• JSON records of objects:
····················

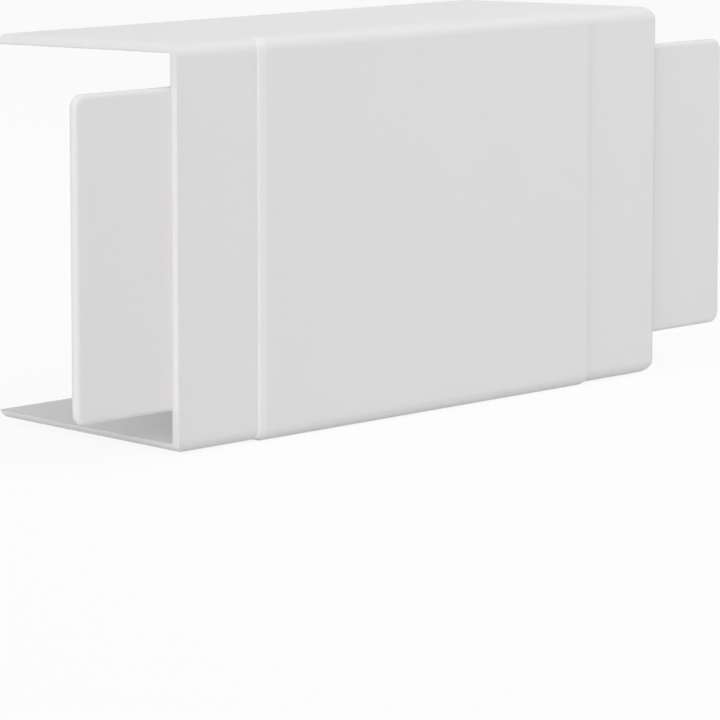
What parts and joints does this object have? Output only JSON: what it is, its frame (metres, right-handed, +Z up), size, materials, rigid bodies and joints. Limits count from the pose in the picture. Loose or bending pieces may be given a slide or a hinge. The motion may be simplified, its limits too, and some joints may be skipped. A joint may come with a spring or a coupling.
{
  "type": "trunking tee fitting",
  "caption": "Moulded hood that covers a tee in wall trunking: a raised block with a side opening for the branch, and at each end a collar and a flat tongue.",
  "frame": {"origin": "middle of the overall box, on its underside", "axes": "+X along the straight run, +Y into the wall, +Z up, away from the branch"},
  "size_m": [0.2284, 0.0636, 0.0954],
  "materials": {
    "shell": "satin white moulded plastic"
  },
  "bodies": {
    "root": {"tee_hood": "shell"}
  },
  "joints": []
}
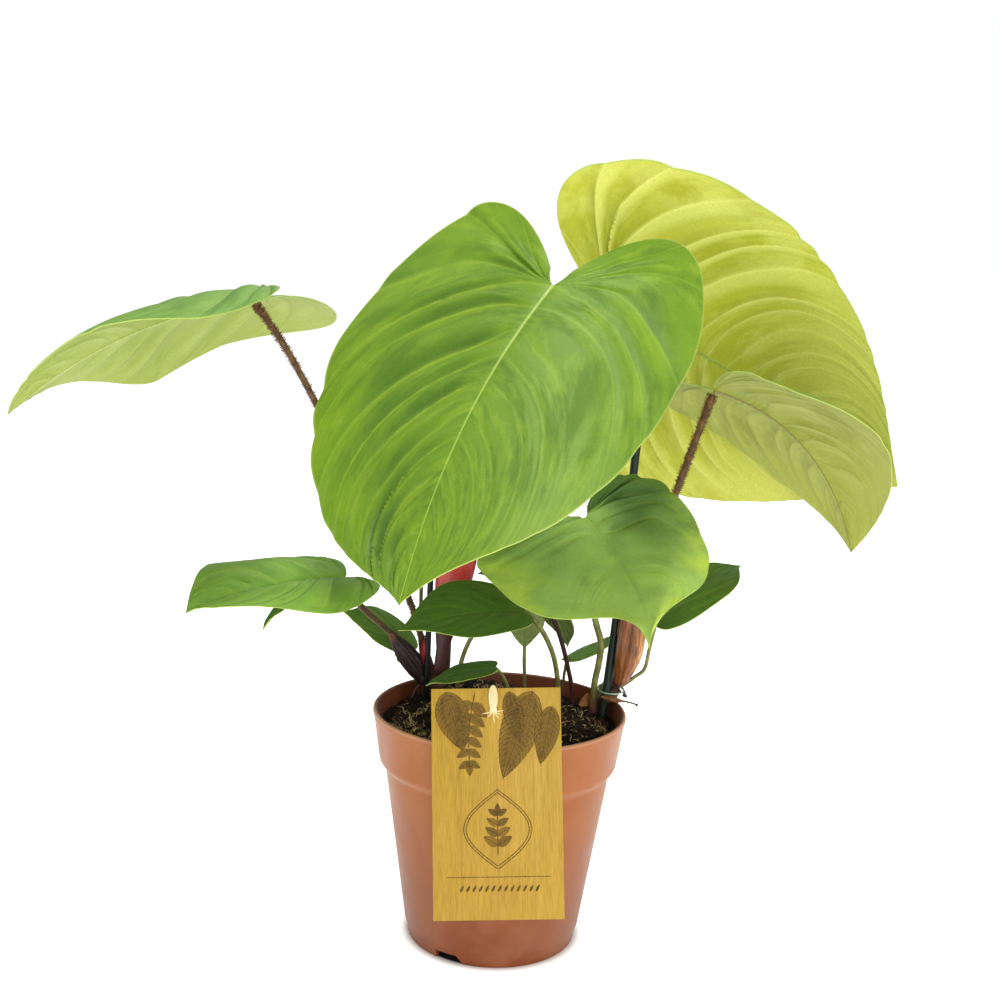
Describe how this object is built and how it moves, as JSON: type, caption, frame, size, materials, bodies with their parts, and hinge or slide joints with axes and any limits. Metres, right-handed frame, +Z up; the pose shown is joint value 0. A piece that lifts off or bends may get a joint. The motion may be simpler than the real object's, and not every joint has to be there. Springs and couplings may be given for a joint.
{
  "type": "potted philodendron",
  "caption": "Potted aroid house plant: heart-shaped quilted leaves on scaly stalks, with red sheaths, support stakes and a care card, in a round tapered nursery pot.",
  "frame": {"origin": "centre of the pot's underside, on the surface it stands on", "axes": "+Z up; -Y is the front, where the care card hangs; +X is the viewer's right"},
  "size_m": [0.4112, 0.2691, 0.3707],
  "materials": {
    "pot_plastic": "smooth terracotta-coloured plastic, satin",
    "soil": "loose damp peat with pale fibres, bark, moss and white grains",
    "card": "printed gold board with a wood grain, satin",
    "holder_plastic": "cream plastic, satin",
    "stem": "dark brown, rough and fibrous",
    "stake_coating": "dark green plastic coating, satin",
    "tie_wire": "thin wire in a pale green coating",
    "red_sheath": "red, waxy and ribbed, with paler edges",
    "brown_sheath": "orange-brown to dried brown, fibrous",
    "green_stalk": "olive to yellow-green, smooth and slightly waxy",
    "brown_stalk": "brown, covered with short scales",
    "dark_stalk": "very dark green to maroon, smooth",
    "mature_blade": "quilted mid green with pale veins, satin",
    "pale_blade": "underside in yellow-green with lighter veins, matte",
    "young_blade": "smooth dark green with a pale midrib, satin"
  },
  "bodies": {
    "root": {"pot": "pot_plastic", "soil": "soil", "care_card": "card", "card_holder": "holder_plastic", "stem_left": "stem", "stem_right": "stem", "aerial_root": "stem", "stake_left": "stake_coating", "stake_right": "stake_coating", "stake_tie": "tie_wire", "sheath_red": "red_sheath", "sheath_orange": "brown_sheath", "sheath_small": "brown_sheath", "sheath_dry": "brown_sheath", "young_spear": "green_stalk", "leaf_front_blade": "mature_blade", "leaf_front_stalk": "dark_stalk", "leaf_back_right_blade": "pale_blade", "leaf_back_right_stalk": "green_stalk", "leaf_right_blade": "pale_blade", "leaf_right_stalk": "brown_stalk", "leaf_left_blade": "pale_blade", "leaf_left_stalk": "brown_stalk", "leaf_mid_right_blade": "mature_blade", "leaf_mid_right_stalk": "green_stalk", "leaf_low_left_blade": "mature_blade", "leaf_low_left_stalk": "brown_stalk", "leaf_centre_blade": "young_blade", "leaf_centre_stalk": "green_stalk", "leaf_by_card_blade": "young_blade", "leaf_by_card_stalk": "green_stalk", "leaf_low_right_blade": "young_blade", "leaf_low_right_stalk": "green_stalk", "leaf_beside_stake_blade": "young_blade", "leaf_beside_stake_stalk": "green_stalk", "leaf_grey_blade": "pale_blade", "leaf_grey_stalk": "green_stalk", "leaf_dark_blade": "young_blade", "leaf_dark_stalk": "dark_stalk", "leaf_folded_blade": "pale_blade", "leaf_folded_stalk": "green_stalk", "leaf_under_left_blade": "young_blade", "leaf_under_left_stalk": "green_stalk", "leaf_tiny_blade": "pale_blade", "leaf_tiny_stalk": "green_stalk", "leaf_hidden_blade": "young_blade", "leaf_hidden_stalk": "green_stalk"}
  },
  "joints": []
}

····················

Copy every line verbatim.

• Task answer:
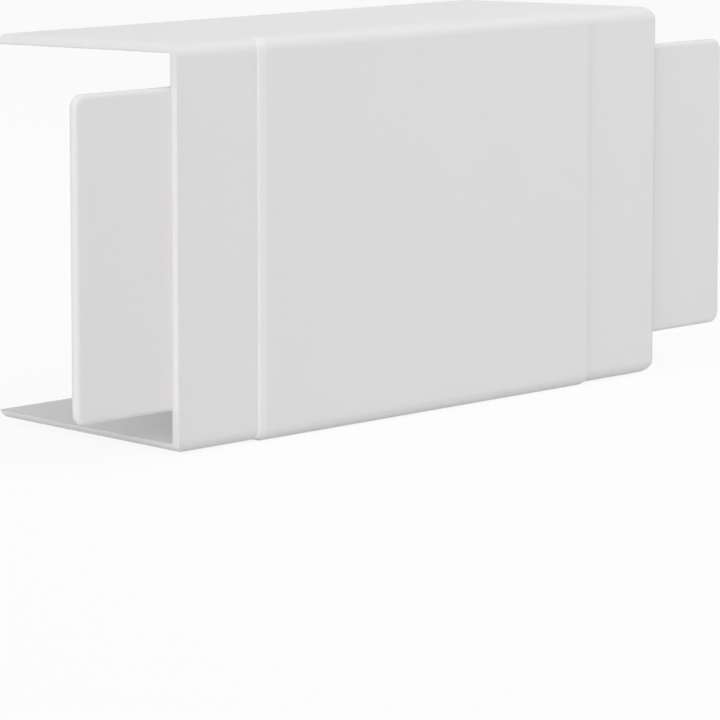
What parts and joints does this object have? Output only JSON: what it is, its frame (metres, right-handed, +Z up), size, materials, rigid bodies and joints. Limits count from the pose in the picture. Loose or bending pieces may be given a slide or a hinge. The motion may be simplified, its limits too, and some joints may be skipped. A joint may come with a spring or a coupling.
{
  "type": "trunking tee fitting",
  "caption": "Moulded hood that covers a tee in wall trunking: a raised block with a side opening for the branch, and at each end a collar and a flat tongue.",
  "frame": {"origin": "middle of the overall box, on its underside", "axes": "+X along the straight run, +Y into the wall, +Z up, away from the branch"},
  "size_m": [0.2284, 0.0636, 0.0954],
  "materials": {
    "shell": "satin white moulded plastic"
  },
  "bodies": {
    "root": {"tee_hood": "shell"}
  },
  "joints": []
}
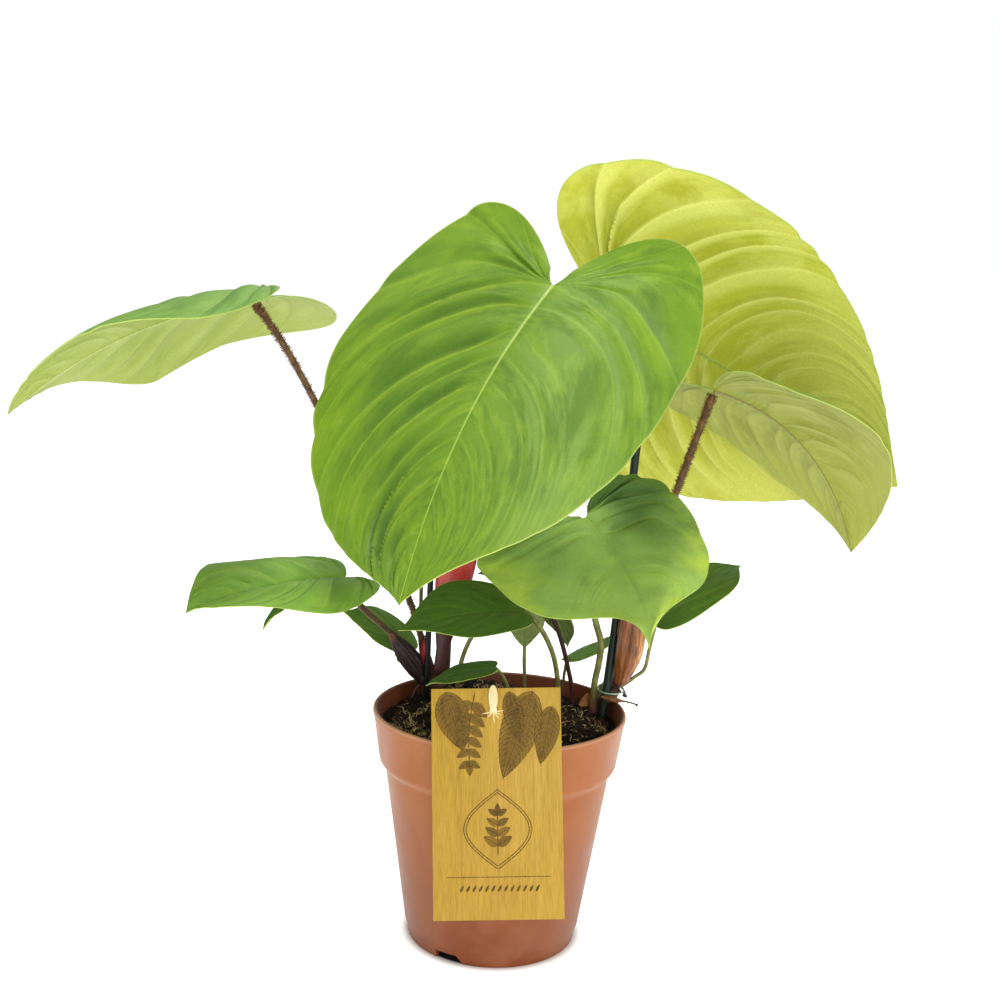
Describe how this object is built and how it moves, as JSON: type, caption, frame, size, materials, bodies with their parts, and hinge or slide joints with axes and any limits. Metres, right-handed frame, +Z up; the pose shown is joint value 0. A piece that lifts off or bends may get a joint. The motion may be simpler than the real object's, and not every joint has to be there. Springs and couplings may be given for a joint.
{
  "type": "potted philodendron",
  "caption": "Potted aroid house plant: heart-shaped quilted leaves on scaly stalks, with red sheaths, support stakes and a care card, in a round tapered nursery pot.",
  "frame": {"origin": "centre of the pot's underside, on the surface it stands on", "axes": "+Z up; -Y is the front, where the care card hangs; +X is the viewer's right"},
  "size_m": [0.4112, 0.2691, 0.3707],
  "materials": {
    "pot_plastic": "smooth terracotta-coloured plastic, satin",
    "soil": "loose damp peat with pale fibres, bark, moss and white grains",
    "card": "printed gold board with a wood grain, satin",
    "holder_plastic": "cream plastic, satin",
    "stem": "dark brown, rough and fibrous",
    "stake_coating": "dark green plastic coating, satin",
    "tie_wire": "thin wire in a pale green coating",
    "red_sheath": "red, waxy and ribbed, with paler edges",
    "brown_sheath": "orange-brown to dried brown, fibrous",
    "green_stalk": "olive to yellow-green, smooth and slightly waxy",
    "brown_stalk": "brown, covered with short scales",
    "dark_stalk": "very dark green to maroon, smooth",
    "mature_blade": "quilted mid green with pale veins, satin",
    "pale_blade": "underside in yellow-green with lighter veins, matte",
    "young_blade": "smooth dark green with a pale midrib, satin"
  },
  "bodies": {
    "root": {"pot": "pot_plastic", "soil": "soil", "care_card": "card", "card_holder": "holder_plastic", "stem_left": "stem", "stem_right": "stem", "aerial_root": "stem", "stake_left": "stake_coating", "stake_right": "stake_coating", "stake_tie": "tie_wire", "sheath_red": "red_sheath", "sheath_orange": "brown_sheath", "sheath_small": "brown_sheath", "sheath_dry": "brown_sheath", "young_spear": "green_stalk", "leaf_front_blade": "mature_blade", "leaf_front_stalk": "dark_stalk", "leaf_back_right_blade": "pale_blade", "leaf_back_right_stalk": "green_stalk", "leaf_right_blade": "pale_blade", "leaf_right_stalk": "brown_stalk", "leaf_left_blade": "pale_blade", "leaf_left_stalk": "brown_stalk", "leaf_mid_right_blade": "mature_blade", "leaf_mid_right_stalk": "green_stalk", "leaf_low_left_blade": "mature_blade", "leaf_low_left_stalk": "brown_stalk", "leaf_centre_blade": "young_blade", "leaf_centre_stalk": "green_stalk", "leaf_by_card_blade": "young_blade", "leaf_by_card_stalk": "green_stalk", "leaf_low_right_blade": "young_blade", "leaf_low_right_stalk": "green_stalk", "leaf_beside_stake_blade": "young_blade", "leaf_beside_stake_stalk": "green_stalk", "leaf_grey_blade": "pale_blade", "leaf_grey_stalk": "green_stalk", "leaf_dark_blade": "young_blade", "leaf_dark_stalk": "dark_stalk", "leaf_folded_blade": "pale_blade", "leaf_folded_stalk": "green_stalk", "leaf_under_left_blade": "young_blade", "leaf_under_left_stalk": "green_stalk", "leaf_tiny_blade": "pale_blade", "leaf_tiny_stalk": "green_stalk", "leaf_hidden_blade": "young_blade", "leaf_hidden_stalk": "green_stalk"}
  },
  "joints": []
}